The Rights, Responisbilities, and Repercussions of Free Speech


For those who may have been living underground during the last week, you might have missed the firestorm that started over the racist comments caught on tape by an NBA owner, followed up by him being banned from NBA games for life as well as the attempt to force him out of league team ownership.

The story contains a special mix of several lowest common denominator topics combined with the high profile of the person in question and the celebrities involved or chiming in ensures this story will be swirling around for an extended time as all the different versions/spins of the details come to light.

One key observation I see during this controversy is how many people mistakenly believe that because the hateful comments that were disclosed were not meant to be public, there should be no consequences for what was said. It goes as far as making the NBA owner appear to be a “victim” of a violation of his 1st Amendment rights of free speech as well as his right to privacy.

It’s clear that there is a serious misunderstanding of what it means to have freedom on speech, as well as the responsibilities that go with it.

The 1st Amendment gives one the power to speak freely without fear of being arrested or persecuted by the government- it does NOT give one carte blanche to say whatever they want with no consequences of those words uttered.

Newton’s 3rd law of motion states that for every action, there is a reaction, and the same applies to speech. We already know that the freedom of speech has responsibilities such as not falsely yelling “Fire!” in a crowded theater or other bad behavior along those lines.

What many people seem to miss are the personal consequences that may arise from what was said. Just because the government will not arrest you for voicing your opinions, others that hear you have the right to voice their own opinions of what you say as well as the freedom to take action against you as long as it is legal.

For example, you have the “right” to tell your boss at work that you think they are the scum of the earth and don’t qualify as being a human. You won’t get arrested for that. However, your boss also has the “right” to terminate your employment and show you the exit door. You would think this would be obvious common sense, but reading so many comments from others says otherwise. The boss isn’t denying your free speech, but rather exercising their own “freedom” to act in response to your words.

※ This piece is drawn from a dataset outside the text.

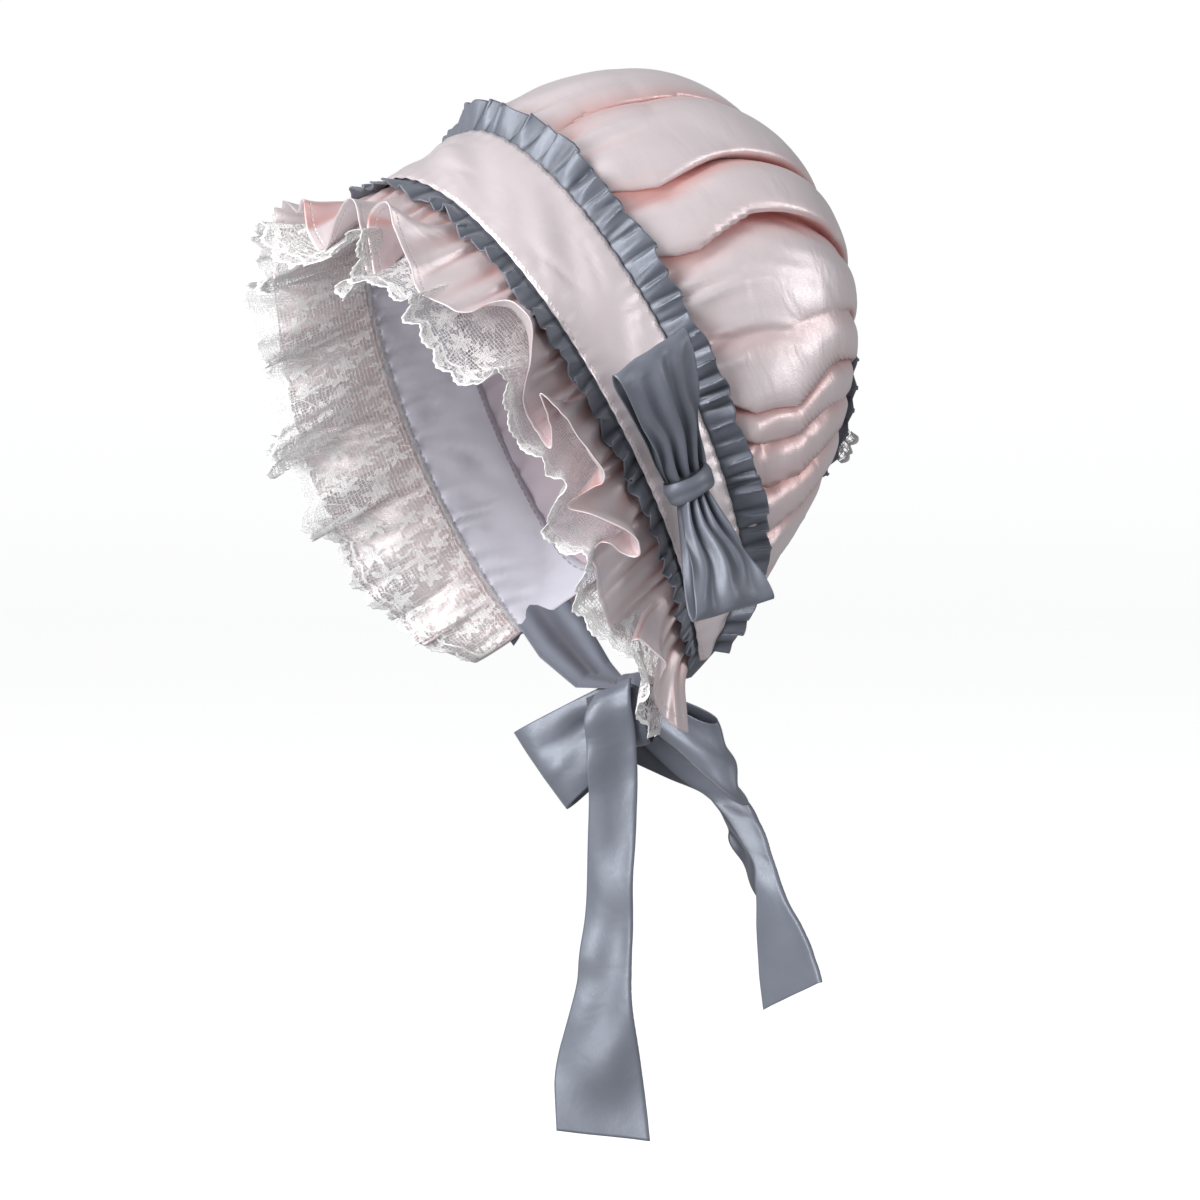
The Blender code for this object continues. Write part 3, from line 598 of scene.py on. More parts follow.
# Columns as in LACE_TURNS
RUFFLE_TURNS = (
    (-0.065, -4.0), (-0.040, -1.0), (-0.040, -15.0), (0.005, -23.0), (0.040, -8.0), (0.070, 2.5),
    (0.095, -8.0), (0.120, -20.5), (0.160, -24.5), (0.140, -19.0), (0.110, -8.5), (0.105, 0.5),
    (0.125, 8.5), (0.150, 1.0), (0.195, -7.0), (0.225, -13.0), (0.250, -11.0), (0.275, -8.5),
    (0.305, -1.5), (0.315, 8.5), (0.335, 17.0), (0.370, 16.5), (0.395, 11.0), (0.430, -1.0),
    (0.460, -7.0), (0.505, -8.5), (0.525, -6.0), (0.480, 0.0), (0.450, 3.0), (0.485, 5.5),
    (0.525, 6.5), (0.570, 8.0), (0.597, 6.0), (0.600, 0.5), (0.612, -13.0), (0.635, -5.5),
    (0.665, 3.5), (0.690, 7.5), (0.708, 7.0), (0.713, 3.5), (0.700, -1.0), (0.685, -4.0),
    (0.680, -8.0), (0.695, -13.0), (0.720, -14.5), (0.760, -16.5), (0.800, -17.0), (0.835, -16.0),
    (0.850, -13.0), (0.838, -9.5), (0.835, -5.5), (0.855, -1.0), (0.873, 3.5), (0.885, 2.0),
    (0.910, -2.0), (0.935, -3.5), (0.960, -1.0), (0.970, 5.0), (0.995, 4.0),
)
RUFFLE_HEM = hem_line(RUFFLE_TURNS, BRIM_FOLD_DEPTH, 0.0044)
RUFFLE_LENGTH = RUFFLE_HEM[-1]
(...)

The next problem area deals with rights of privacy.  If you’ve said something that was recorded without your knowledge or consent, can it be used against you? In a court of law, likely not, but in the court of “public opinion”, absolutely. This is the key reason why folks should be highly diligent when exercising their freedom of speech, because in the real world, your words can have real consequences, good and bad.

The reality of life is anything you say that is made public whether intentionally or not, can be used against you regardless of how the information was obtained. When it comes to computers and communication I’ve been told never to write anything down that you couldn’t take being put on the front page of a newspaper or in front of your parents. This warning actually applies to all forms of communication.

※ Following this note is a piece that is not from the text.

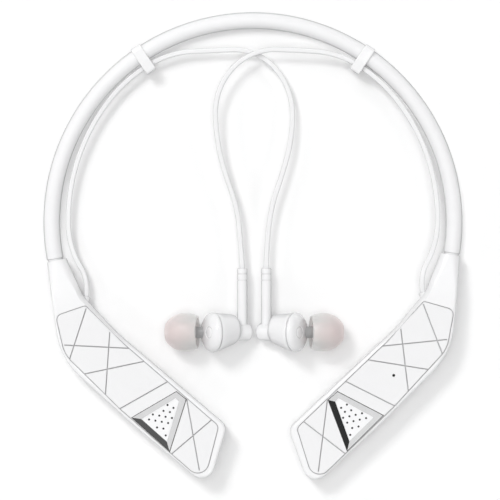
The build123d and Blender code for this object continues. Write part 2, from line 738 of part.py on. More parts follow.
def turned(point, angle, pivot=(0, 0)):
    """A plan point turned about a pivot."""
    run_x = point[0] - pivot[0]
    run_y = point[1] - pivot[1]
    cosine = cos(radians(angle))
    sine = sin(radians(angle))
    return (pivot[0] + run_x * cosine - run_y * sine, pivot[1] + run_x * sine + run_y * cosine)


def arc_cable(points, heading, lead, tail):
    """A round cable in the plan: arcs that run on smoothly through the points."""
    direction = Vector(cos(radians(heading)), sin(radians(heading)))
    with BuildPart(mode=Mode.PRIVATE) as cable:
        with BuildLine() as path:
            if lead:
                Line(Vector(*points[0]) - direction * lead, points[0])
            for start, end in zip(points, points[1:]):
                arc = TangentArc(start, end, tangent=direction)
                direction = arc % 1
            if tail:
                Line(points[-1], Vector(*points[-1]) + direction * tail)
        with BuildSketch(Plane(origin=path.line @ 0, z_dir=path.line % 0)):
            Circle(CABLE_RADIUS)
        sweep()
    return cable.part


def fixed_cable(side):
    """The length of cable that stays with the band."""
    wing = WING_RUN
    band_end = BAND_END_LEFT if side == "left" else 180 - BAND_END_RIGHT
    band_run = [(band_end - BAND_START, BAND_START_RADIUS)] + BAND_RUN
    band = [polar_point(angle, radius) for angle, radius in band_run]
    loop = LOOP_RUN
    heading = EXIT_HEADING
    if side == "right":
        arc_turn = BAND_END_RIGHT - (180 - BAND_END_LEFT)
        pivot = polar_point(BAND_END_RIGHT, BAND_RADIUS)
        wing = [turned(mirror_x(point, 0), arc_turn) for point in wing]
        wing = [turned(point, RIGHT_TOE_OUT, pivot) for point in wing]
        band = [mirror_x(point, 0) for point in band]
        loop = [mirror_x(point, LOOP_CENTRE) for point in loop]
        heading = 180 - heading + arc_turn + RIGHT_TOE_OUT
    return Pos(0, 0, CABLE_LEVEL[side]) * arc_cable(wing + band + loop, heading, CABLE_START, 0)


def bud_cable(bud):
    """The length of cable that hangs to an earbud, with a round end at its bend."""
    run = DROP_RUN
    level = CABLE_LEVEL["left"]
    if bud == "left":
        run = [mirror_x(point, LOOP_CENTRE) for point in run[:-1]] + [mirror_x(run[-1], BUD_CENTRE)]
        level = CABLE_LEVEL["right"]
    hinge_x = run[0][0]
    flat = [(x - hinge_x, y - HINGE_Y) for x, y in run]
    slope = degrees(atan2(level - STEM_Z, HINGE_Y - STEM_TOP))
    cable = arc_cable(flat, -90, 0, DROP_END) + Sphere(CABLE_RADIUS)
    return Pos(hinge_x, HINGE_Y, level) * Rot(slope, 0, 0) * cable


# ---------------------------------------------------------------- earbuds
TILT_COS = cos(radians(BUD_TILT))
TILT_SIN = sin(radians(BUD_TILT))
STEM_X = BUD_X + STEM_FROM_RIM * TILT_COS
STEM_Z = BUD_Z - STEM_FROM_RIM * TILT_SIN
BODY_AXIS = Axis((BUD_X, BUD_Y, BUD_Z), (-TILT_COS, 0, TILT_SIN))
BODY_PLANE = Plane(origin=(BUD_X, BUD_Y, BUD_Z), x_dir=(-TILT_COS, 0, TILT_SIN), z_dir=(0, -1, 0))
NOZZLE_FORWARD = 1.0        # where the nozzle's axis starts, from the rim's centre
NOZZLE_DOWN = 2.0
NOZZLE_START = (
    BUD_X - NOZZLE_FORWARD * TILT_COS - NOZZLE_DOWN * TILT_SIN,
    BUD_Y,
    BUD_Z + NOZZLE_FORWARD * TILT_SIN - NOZZLE_DOWN * TILT_COS,
)
NOZZLE_DIR = (-cos(radians(NOZZLE_TILT)), 0, -sin(radians(NOZZLE_TILT)))
NOZZLE_AXIS = Axis(NOZZLE_START, NOZZLE_DIR)
NOZZLE_PLANE = Plane(origin=NOZZLE_START, x_dir=NOZZLE_DIR, z_dir=(0, -1, 0))
NOZZLE_RADIUS = 1.95
NOZZLE_BORE = 1.3
NOZZLE_LENGTH = 9.0
CAP_BACK = -0.9
CAP_WALL = 1.0
CAP_HEIGHT = 3.0
CAP_FLAT = 0.6
BODY_LENGTH = 9.0
BODY_BACK_RADIUS = 4.75
BARREL_END = 14.0
SEAM = 0.12                 # fine gap between cap and body
DRIVER_RADIUS = 4.7


def turn_profile(plane, axis, points, arcs=()):
    """A solid of revolution; arcs are (through, end) pairs that follow the points."""
    with BuildPart(mode=Mode.PRIVATE) as solid:
        with BuildSketch(plane):
            with BuildLine():
                Polyline(*points)
                last = points[-1]
                for through, end in arcs:
                    ThreePointArc(last, through, end)
                    last = end
                Line(last, points[0])
            make_face()
        revolve(axis=axis)
    return solid.part


def nozzle_bar(radius, start, length):
    """A round bar on the nozzle's axis."""
    with BuildPart(mode=Mode.PRIVATE) as bar:
        with BuildSketch(Plane(origin=NOZZLE_START, z_dir=NOZZLE_DIR).offset(start)):
            Circle(radius)
        extrude(amount=length)
    return bar.part


def front_cap():
    """Domed front of an earbud with its slanted nozzle."""
    with BuildPart(mode=Mode.PRIVATE) as cap:
        with BuildSketch(BODY_PLANE):
            with BuildLine():
                Polyline(
                    (CAP_HEIGHT, 0),
                    (CAP_HEIGHT - CAP_WALL, 0),
                    (CAP_HEIGHT - CAP_WALL, CAP_FLAT),
                )
                ThreePointArc(
                    (CAP_HEIGHT - CAP_WALL, CAP_FLAT),
                    (CAP_HEIGHT * 0.45, RIM_RADIUS * 0.55),
                    (CAP_BACK + 0.5, RIM_RADIUS - CAP_WALL),
                )
                Polyline(
                    (CAP_BACK + 0.5, RIM_RADIUS - CAP_WALL),
                    (CAP_BACK, RIM_RADIUS - CAP_WALL),
                    (CAP_BACK, RIM_RADIUS - 0.25),
                    (CAP_BACK + 0.25, RIM_RADIUS),
                    (0, RIM_RADIUS),
                )
                ThreePointArc(
                    (0, RIM_RADIUS),
                    (CAP_HEIGHT * 0.66, RIM_RADIUS * 0.7),
                    (CAP_HEIGHT, CAP_FLAT),
                )
                Line((CAP_HEIGHT, CAP_FLAT), (CAP_HEIGHT, 0))
            make_face()
        revolve(axis=BODY_AXIS)
        add(nozzle_bar(NOZZLE_RADIUS, 2.0, NOZZLE_LENGTH - 2.0))
        add(nozzle_bar(NOZZLE_RADIUS + 0.3, NOZZLE_LENGTH - 2.2, 0.8))
        add(nozzle_bar(NOZZLE_BORE, -0.4, NOZZLE_LENGTH + 1), mode=Mode.SUBTRACT)
    return cap.part


def rear_housing():
    """Tapered body of an earbud with the barrel that takes the stem."""
    corner = 2.2
    body = turn_profile(
        BODY_PLANE,
        BODY_AXIS,
        [
            (CAP_BACK - SEAM, 0),
            (CAP_BACK - SEAM, RIM_RADIUS - 0.25),
            (CAP_BACK - SEAM - 0.3, RIM_RADIUS - 0.1),
            (-BODY_LENGTH + corner, BODY_BACK_RADIUS + 0.35),
        ],
        [((-BODY_LENGTH + 0.6, BODY_BACK_RADIUS - 0.6), (-BODY_LENGTH, BARREL_RADIUS))],
    )
    barrel = turn_profile(
        BODY_PLANE,
        BODY_AXIS,
        [
            (-BODY_LENGTH + 1, 0),
            (-BODY_LENGTH + 1, BARREL_RADIUS),
            (-BARREL_END + 0.8, BARREL_RADIUS),
            (-BARREL_END, BARREL_RADIUS - 0.8),
            (-BARREL_END, 0),
        ],
    )
    hollow = turn_profile(
        BODY_PLANE,
        BODY_AXIS,
        [
            (CAP_BACK, 0),
            (CAP_BACK, RIM_RADIUS - CAP_WALL - 0.3),
            (-BODY_LENGTH + 2.6, BODY_BACK_RADIUS - 0.9),
            (-BODY_LENGTH + 1.2, BODY_BACK_RADIUS - 2.2),
            (-BODY_LENGTH + 1.2, 0),
        ],
    )
    lead_way = turn_profile(
        BODY_PLANE,
        BODY_AXIS,
        [(-BODY_LENGTH, 0), (-BODY_LENGTH, 0.9), (-BARREL_END + 1.4, 0.9), (-BARREL_END + 1.4, 0)],
    )
    return body + barrel - hollow - lead_way - stem_bar(STEM_RADIUS + 0.02, STEM_SEAT)


STEM_SEAT = BUD_Y + 1.2     # the stem's lower end, inside the barrel


def stem_bar(radius, low_end):
    """A round bar on the stem's axis, from its top down."""
    with BuildPart(mode=Mode.PRIVATE) as bar:
        with BuildSketch(Plane(origin=(STEM_X, STEM_TOP, STEM_Z), z_dir=(0, -1, 0))):
            Circle(radius)
        extrude(amount=STEM_TOP - low_end)
    return bar.part


def stem():
    """Strain relief tube between cable and earbud, with two fine rings."""
    with BuildPart(mode=Mode.PRIVATE) as tube:
        add(stem_bar(STEM_RADIUS, STEM_SEAT))
        with BuildSketch(Plane(origin=(STEM_X, STEM_TOP, STEM_Z), z_dir=(0, -1, 0))):
            Circle(CABLE_RADIUS + CABLE_EXIT_FIT)
        extrude(amount=DROP_END + 0.2, mode=Mode.SUBTRACT)
        for ring in (1.75, 3.9):
            with BuildSketch(Plane(origin=(STEM_X, STEM_TOP - ring, STEM_Z), z_dir=(0, -1, 0))):
                Circle(STEM_RADIUS + 0.1)
                Circle(STEM_RADIUS - 0.12, mode=Mode.SUBTRACT)
            extrude(amount=0.2, mode=Mode.SUBTRACT)
    return tube.part


def nozzle_mesh():
    """Fine filter disc seated in the nozzle's bore."""
    return nozzle_bar(NOZZLE_BORE - 0.01, NOZZLE_LENGTH - 0.5, 0.3)


def driver():
    """Sound driver: frame with a dished front."""
    disc = turn_profile(
        BODY_PLANE,
        BODY_AXIS,
        [(-1.3, 0), (-1.1, 3.4), (-1.0, DRIVER_RADIUS), (-2.6, DRIVER_RADIUS), (-3.4, 3.5), (-3.4, 0)],
    )
    return disc


def driver_magnet():
    """Magnet cup behind the driver."""
    return turn_profile(
        BODY_PLANE,
        BODY_AXIS,
        [(-3.42, 0), (-3.42, 3.0), (-5.2, 3.0), (-5.2, 0)],
    )


TIP_REAR = 3.5              # distances along the nozzle's axis
TIP_WIDEST = 7.2
TIP_NOSE = 14.4
TIP_BORE = NOZZLE_RADIUS + 0.35
TIP_CORE = 3.3
TIP_SKIN = 0.65
TIP_RIM = 5.6               # radius of the skirt's open edge
TIP_MOUTH = 1.5


def ear_tip():
    """Soft tip: a core that grips the nozzle, and a domed skirt folded back over it."""
    inner_radius = TIP_RADIUS - TIP_SKIN
    inner_rim = TIP_RIM - TIP_SKIN
    with BuildPart(mode=Mode.PRIVATE) as tip:
        with BuildSketch(NOZZLE_PLANE):
            with BuildLine():
                Line((TIP_NOSE, TIP_MOUTH), (TIP_NOSE, 2.9))
                ThreePointArc((TIP_NOSE, 2.9), (11.9, 5.35), (TIP_WIDEST, TIP_RADIUS))
                ThreePointArc((TIP_WIDEST, TIP_RADIUS), (5.2, 6.2), (TIP_REAR, TIP_RIM))
                Line((TIP_REAR, TIP_RIM), (TIP_REAR, inner_rim))
                ThreePointArc((TIP_REAR, inner_rim), (5.2, 6.2 - TIP_SKIN), (TIP_WIDEST, inner_radius))
                ThreePointArc((TIP_WIDEST, inner_radius), (10.6, 4.95), (12.6, TIP_CORE))
                Polyline(
                    (12.6, TIP_CORE),
                    (TIP_REAR + 0.8, TIP_CORE),
                    (TIP_REAR + 0.8, TIP_BORE),
                    (NOZZLE_LENGTH + 1, TIP_BORE),
                    (NOZZLE_LENGTH + 1.6, TIP_MOUTH),
                    (TIP_NOSE, TIP_MOUTH),
                )
            make_face()
        revolve(axis=NOZZLE_AXIS)
    return tip.part


BUD_PIECES = {
    "front_cap": front_cap(),
    "rear_housing": rear_housing(),
    "stem": stem(),
    "nozzle_mesh": nozzle_mesh(),
    "driver": driver(),
    "driver_magnet": driver_magnet(),
    "ear_tip": ear_tip(),
}
for name, part in BUD_PIECES.items():
    write(part, f"left_{name}")
    write(mirror(part, about=Plane.YZ.offset(BUD_CENTRE), mode=Mode.PRIVATE), f"right_{name}")

write(fixed_cable("left"), "left_fixed_cable")
write(fixed_cable("right"), "right_fixed_cable")
write(bud_cable("left"), "left_bud_cable")
write(bud_cable("right"), "right_bud_cable")
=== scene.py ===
import json
import math

import bmesh
import bpy
from mathutils import Matrix, Vector
from mathutils.geometry import delaunay_2d_cdt


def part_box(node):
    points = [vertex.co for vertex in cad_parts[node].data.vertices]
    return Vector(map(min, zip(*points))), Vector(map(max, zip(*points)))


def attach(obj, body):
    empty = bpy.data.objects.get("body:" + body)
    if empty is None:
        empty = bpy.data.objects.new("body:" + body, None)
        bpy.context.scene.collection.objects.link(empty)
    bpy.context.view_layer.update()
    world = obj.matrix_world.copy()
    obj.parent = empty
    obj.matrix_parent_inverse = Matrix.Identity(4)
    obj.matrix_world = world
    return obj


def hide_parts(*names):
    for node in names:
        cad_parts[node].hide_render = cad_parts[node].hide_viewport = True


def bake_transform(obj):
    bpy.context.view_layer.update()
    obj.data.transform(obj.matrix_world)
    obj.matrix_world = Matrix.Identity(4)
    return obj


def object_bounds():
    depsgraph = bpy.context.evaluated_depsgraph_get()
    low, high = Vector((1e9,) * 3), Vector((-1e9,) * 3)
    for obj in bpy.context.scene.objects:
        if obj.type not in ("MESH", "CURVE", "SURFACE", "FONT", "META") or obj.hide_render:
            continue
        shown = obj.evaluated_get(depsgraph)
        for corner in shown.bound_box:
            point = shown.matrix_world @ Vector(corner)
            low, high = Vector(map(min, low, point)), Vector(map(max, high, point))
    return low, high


# Neckband earphones. Lengths in this script are millimetres in the CAD frame;
# meshes are scaled to metres when they are made.
MM = 0.001
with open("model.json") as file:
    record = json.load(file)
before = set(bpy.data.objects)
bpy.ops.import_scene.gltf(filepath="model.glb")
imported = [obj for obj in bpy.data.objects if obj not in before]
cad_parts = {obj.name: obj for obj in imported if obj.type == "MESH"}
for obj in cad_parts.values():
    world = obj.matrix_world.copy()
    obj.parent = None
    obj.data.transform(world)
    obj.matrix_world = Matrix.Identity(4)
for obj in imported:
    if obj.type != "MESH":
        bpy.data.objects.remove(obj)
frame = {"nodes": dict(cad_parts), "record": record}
cad_low, cad_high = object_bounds()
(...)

When talking to people on “private matters”, you need to choose your confidantes with great care. The NBA owner in question said something in private and had his trust betrayed when what he said made it to the public. The person who broke that trust was in the wrong for doing that, but it doesn’t change the fact that the info is out there and will be subject to whatever the consequences are.

It amazes me that I see so many people expressing the opinion that because the NBA owner’s privacy was breached, he should not be liable for what those intended “private” comments were. This is not how the world works. The court of public opinion is not subject to the same restrictions or limitations as the court of law.

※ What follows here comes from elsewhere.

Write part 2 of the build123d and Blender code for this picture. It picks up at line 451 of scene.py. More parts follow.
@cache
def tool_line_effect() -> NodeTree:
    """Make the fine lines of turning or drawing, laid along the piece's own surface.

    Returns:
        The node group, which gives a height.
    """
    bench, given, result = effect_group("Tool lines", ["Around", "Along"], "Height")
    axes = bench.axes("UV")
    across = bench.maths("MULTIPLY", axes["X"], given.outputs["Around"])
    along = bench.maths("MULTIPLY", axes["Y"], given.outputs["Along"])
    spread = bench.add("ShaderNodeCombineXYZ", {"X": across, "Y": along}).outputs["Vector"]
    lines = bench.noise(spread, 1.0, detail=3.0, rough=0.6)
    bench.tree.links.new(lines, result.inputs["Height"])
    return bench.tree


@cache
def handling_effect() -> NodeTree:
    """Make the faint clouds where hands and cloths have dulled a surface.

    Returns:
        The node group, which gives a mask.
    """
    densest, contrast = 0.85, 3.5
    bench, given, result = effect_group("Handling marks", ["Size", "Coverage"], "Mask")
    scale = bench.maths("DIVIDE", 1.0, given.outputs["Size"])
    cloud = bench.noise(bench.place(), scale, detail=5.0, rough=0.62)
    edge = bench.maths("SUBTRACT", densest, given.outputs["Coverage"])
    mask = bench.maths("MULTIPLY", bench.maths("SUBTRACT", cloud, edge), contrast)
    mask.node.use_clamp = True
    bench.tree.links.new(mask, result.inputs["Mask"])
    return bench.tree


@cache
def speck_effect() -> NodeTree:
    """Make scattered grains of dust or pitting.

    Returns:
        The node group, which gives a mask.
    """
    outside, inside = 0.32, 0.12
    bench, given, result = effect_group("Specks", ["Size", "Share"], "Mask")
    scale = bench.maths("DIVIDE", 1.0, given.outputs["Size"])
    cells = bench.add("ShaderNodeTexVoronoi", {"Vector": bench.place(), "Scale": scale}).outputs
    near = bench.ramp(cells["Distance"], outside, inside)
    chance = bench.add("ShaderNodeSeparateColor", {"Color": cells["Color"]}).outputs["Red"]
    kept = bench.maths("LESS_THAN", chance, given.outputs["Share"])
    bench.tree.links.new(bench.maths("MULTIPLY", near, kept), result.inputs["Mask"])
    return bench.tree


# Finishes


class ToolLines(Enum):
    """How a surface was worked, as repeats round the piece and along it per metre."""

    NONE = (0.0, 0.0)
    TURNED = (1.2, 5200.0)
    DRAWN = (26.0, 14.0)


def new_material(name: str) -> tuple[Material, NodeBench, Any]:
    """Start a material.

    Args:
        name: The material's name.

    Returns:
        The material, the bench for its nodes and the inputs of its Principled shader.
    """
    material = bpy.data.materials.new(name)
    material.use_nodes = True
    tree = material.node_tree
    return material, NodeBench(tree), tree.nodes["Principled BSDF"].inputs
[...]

Here are some direct examples to make it clear-

1) A person is married, but having an affair. This person reveals all the sordid details to a “friend” who secretly records the conversation, which makes it to the spouse being cheated on. Yes, the friend was wrong in betraying a trust, but that doesn’t mean the “cheater” gets to go to the cheated on spouse and say “I never intended for you to hear those words, therefore let’s forget it ever happened.”

2) A high profile employee of “Coke” is secretly taped trashing Coke as garbage and promoting Pepsi. If that tape becomes public, the Coke employee will most likely lose their job.

It doesn’t matter about the “legality” or “ethics” under which the cat is let out of the bag – once it’s out, it’s out.

What you are seeing in the NBA is capitalism at work. The revelation about this NBA owner makes him toxic to the NBA brand which can have serious repercussions to their profit and growth going forward. Most businesses avoid association with highly controversial topics like the plague because they want EVERYONE’s money and don’t want anyone feeling excluded. As a result, they are quick to distance themselves from all sources that can negatively impact the bottom line.

The billionaire NBA owner now banned should understand this more than anyone else.








7 thoughts on “The Rights, Responisbilities, and Repercussions of Free Speech

  1. Free speech no matter how vile, is protected speech under the Constitution, but does not absolve one from consequences in the private sector. If more people understood that, the better off we’d all be.


  2. Wow, very well versed! And I completely agree with your view on this. We have the freedom of speech, but you’re right, there are consequences for the things we say.